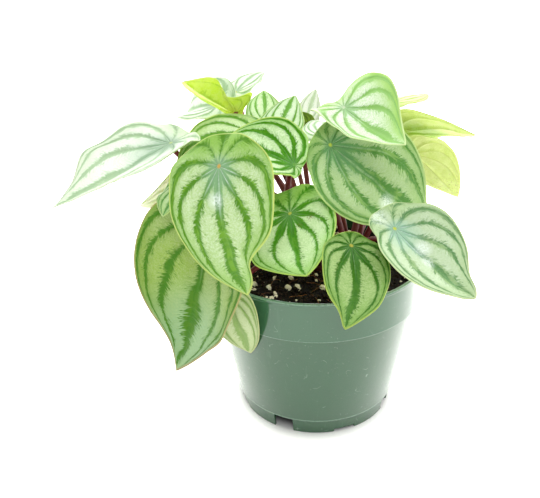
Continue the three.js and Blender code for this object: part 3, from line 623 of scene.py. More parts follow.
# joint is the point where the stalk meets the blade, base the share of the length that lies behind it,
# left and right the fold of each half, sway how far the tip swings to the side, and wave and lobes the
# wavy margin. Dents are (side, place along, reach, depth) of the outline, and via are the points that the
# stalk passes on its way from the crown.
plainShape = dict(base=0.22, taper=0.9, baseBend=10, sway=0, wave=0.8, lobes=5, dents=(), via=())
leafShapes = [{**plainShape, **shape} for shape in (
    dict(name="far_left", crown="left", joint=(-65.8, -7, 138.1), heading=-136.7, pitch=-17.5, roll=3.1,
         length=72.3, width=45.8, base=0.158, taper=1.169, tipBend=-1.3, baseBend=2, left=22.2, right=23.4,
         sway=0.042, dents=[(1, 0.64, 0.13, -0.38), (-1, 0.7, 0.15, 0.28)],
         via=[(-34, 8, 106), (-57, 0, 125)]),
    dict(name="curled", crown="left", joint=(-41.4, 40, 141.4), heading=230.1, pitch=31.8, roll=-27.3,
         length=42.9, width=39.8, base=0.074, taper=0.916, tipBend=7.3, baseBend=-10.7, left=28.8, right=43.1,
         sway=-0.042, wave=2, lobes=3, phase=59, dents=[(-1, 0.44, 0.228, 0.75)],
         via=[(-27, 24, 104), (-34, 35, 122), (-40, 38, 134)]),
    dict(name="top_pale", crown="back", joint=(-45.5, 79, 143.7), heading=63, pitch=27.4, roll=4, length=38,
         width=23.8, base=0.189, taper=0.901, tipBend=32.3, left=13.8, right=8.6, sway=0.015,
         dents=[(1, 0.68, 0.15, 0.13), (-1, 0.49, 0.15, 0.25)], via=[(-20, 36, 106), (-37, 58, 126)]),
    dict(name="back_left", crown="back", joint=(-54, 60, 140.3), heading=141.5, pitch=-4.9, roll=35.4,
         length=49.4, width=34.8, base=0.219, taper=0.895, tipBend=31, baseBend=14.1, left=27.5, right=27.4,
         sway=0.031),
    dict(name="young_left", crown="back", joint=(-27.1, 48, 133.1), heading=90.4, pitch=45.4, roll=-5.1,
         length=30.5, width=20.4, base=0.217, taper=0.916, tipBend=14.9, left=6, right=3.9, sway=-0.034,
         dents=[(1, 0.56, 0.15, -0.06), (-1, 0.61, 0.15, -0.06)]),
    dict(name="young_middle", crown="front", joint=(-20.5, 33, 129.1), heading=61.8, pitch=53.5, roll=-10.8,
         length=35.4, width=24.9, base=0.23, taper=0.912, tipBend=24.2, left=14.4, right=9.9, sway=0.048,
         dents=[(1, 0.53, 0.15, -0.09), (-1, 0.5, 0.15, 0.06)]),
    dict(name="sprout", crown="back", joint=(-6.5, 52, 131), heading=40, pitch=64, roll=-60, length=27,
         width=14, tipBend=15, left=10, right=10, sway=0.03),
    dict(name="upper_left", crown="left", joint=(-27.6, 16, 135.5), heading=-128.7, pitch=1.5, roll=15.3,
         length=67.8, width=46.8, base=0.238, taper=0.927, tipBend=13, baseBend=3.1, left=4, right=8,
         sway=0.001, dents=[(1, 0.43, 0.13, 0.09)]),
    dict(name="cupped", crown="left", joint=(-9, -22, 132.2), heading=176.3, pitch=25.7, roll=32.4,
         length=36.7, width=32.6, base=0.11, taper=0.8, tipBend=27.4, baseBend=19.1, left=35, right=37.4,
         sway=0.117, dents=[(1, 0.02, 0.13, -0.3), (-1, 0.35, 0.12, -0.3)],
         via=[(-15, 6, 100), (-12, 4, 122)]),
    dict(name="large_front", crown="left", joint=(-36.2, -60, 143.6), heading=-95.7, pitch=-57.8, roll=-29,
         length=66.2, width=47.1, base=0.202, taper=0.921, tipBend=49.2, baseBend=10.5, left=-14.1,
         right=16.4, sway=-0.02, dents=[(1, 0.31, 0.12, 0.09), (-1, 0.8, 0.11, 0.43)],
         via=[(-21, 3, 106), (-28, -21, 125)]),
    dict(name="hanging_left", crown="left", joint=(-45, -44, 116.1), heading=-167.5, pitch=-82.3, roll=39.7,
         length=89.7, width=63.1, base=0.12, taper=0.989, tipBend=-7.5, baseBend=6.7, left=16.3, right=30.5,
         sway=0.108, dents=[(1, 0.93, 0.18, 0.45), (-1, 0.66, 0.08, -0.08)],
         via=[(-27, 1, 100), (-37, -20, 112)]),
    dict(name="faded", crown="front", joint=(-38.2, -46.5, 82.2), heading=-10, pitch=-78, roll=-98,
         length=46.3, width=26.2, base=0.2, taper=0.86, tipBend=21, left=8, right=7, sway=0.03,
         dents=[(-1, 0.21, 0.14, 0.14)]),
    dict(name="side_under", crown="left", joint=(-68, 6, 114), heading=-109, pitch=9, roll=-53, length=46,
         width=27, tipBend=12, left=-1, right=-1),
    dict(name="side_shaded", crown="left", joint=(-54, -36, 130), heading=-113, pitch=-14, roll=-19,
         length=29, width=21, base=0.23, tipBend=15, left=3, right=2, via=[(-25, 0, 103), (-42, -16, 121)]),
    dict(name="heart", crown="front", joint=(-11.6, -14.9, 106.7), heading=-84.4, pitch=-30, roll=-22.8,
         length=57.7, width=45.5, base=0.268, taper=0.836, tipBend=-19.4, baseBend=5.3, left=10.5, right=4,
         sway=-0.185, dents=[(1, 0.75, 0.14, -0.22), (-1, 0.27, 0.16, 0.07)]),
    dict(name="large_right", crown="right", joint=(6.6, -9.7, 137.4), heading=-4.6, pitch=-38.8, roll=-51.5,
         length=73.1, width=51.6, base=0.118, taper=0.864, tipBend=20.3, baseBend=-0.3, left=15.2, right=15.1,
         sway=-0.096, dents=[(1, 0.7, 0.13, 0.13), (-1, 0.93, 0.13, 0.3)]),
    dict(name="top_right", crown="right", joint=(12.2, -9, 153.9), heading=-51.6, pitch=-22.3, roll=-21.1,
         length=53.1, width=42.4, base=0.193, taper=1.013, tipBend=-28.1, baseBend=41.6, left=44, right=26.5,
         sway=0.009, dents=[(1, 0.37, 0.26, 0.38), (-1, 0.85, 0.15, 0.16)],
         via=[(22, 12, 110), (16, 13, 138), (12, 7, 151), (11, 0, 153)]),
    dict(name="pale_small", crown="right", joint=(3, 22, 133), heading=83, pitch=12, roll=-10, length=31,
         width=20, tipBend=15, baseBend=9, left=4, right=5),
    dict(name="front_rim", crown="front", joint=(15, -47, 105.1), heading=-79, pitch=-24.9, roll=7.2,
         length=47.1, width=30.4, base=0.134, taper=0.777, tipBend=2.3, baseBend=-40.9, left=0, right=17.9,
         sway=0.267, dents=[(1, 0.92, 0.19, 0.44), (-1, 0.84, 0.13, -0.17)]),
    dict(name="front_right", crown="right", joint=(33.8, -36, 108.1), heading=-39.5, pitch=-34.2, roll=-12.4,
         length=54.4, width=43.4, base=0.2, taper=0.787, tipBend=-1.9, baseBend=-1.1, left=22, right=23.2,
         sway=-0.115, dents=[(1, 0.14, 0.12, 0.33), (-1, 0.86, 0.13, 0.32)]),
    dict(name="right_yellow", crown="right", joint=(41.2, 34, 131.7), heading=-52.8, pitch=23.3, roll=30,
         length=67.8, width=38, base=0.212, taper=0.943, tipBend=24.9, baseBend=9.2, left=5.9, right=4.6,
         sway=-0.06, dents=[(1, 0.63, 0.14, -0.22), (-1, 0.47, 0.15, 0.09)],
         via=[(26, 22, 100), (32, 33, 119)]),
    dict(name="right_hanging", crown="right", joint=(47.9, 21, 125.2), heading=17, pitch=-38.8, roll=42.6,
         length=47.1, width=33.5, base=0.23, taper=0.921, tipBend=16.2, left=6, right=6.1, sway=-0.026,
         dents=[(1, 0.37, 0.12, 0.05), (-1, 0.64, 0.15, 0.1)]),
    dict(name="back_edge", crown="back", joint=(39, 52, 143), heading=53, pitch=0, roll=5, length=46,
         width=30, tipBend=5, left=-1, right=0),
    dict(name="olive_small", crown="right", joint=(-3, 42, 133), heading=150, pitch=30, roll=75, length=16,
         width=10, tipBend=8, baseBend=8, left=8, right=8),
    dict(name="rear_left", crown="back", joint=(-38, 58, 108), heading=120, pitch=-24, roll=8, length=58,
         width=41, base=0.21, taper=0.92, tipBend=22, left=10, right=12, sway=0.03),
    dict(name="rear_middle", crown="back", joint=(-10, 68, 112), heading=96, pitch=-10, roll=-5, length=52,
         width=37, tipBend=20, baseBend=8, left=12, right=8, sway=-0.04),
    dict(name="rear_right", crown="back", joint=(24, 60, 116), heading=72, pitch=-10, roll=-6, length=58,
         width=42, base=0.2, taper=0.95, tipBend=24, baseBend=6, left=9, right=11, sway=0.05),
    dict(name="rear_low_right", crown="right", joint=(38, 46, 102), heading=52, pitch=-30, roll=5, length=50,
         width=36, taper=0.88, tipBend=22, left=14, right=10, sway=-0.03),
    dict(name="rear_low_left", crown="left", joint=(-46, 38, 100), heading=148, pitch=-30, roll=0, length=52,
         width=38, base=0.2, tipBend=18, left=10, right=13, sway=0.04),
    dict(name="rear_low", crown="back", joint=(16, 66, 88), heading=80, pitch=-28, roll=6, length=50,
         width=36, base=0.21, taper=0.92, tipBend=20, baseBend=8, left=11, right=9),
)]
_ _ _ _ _
TASK:
Copy out each line in the listing that has the word "from".

TASK OUTPUT:
Continue the three.js and Blender code for this object: part 3, from line 623 of scene.py. More parts follow.
# stalk passes on its way from the crown.